The first thing to get out of the way about “The Flight of the Red Balloon” is that this is not an action movie. It’s not even an active movie. Events don’t occur in the usual cinematic sense of cause begetting effect. It’s the kind of film that often gets called “lyrical” and “a meditation.” It’s a mostly non-narrative slice of uneventful life. Consider it duly disclaimered.
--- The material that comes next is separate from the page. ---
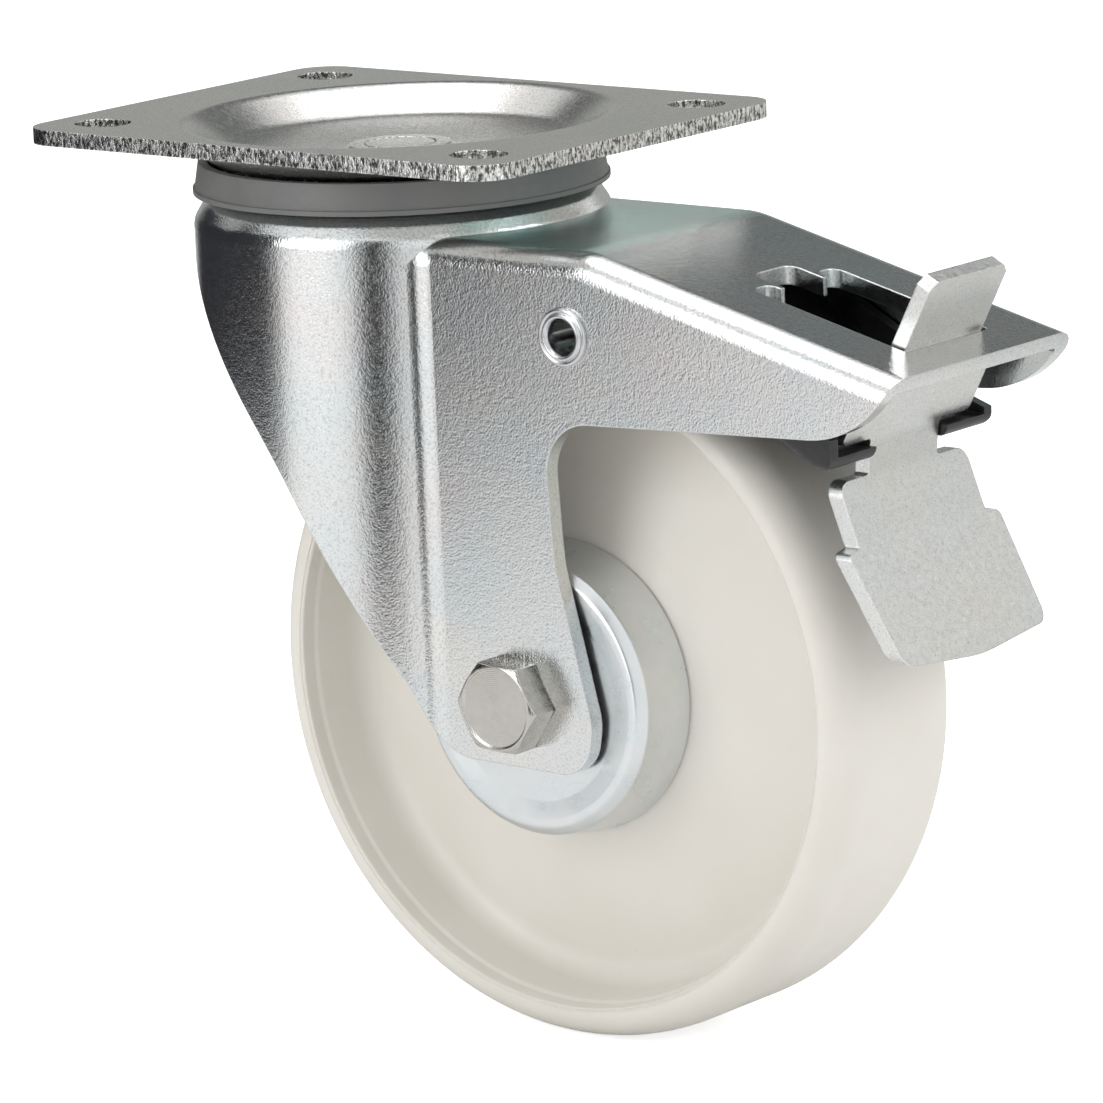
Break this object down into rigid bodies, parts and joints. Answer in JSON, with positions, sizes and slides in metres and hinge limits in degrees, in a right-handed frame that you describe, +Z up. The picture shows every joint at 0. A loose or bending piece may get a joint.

The 18th film by Taiwanese director Hsiao-hsien Hou, whose work has been nominated six times for the Palme D’Or at Cannes, “The Flight of the Red Balloon” is a homage to Albert Lamorisse’s “Le Ballon Rouge,” the nearly silent 1956 film abut a little boy who is followed around Paris by a giant red balloon. Depending on how you look at it, “Le Ballon Rouge” is either a joyful yawp or pretty scary, kind of like childhood itself. The little boy, played by Lamorisse’s son Pascale, is all but persecuted wherever he goes for daring to take his balloon around. Finally, he’s cornered by a gang of vicious elementary school thugs who pop the balloon, whereupon all the balloons in Paris flock to him and carry him off to God knows where.

Hou’s version, which is neither a remake nor a sequel, but, well, a meditation, is the story of Simon (Simon Iteanu), a little boy who lives with his mother Suzanne (Juliette Binoche) in a cramped, somewhat chaotic Parisian flat. Suzanne, who runs a puppet theater, is a single mother with platinum scrub-brush hair and an air of frantic desperation. She decides to hire a nanny to take care of Simon and finds Song (Song Fang), a Taiwanese film student studying in Paris.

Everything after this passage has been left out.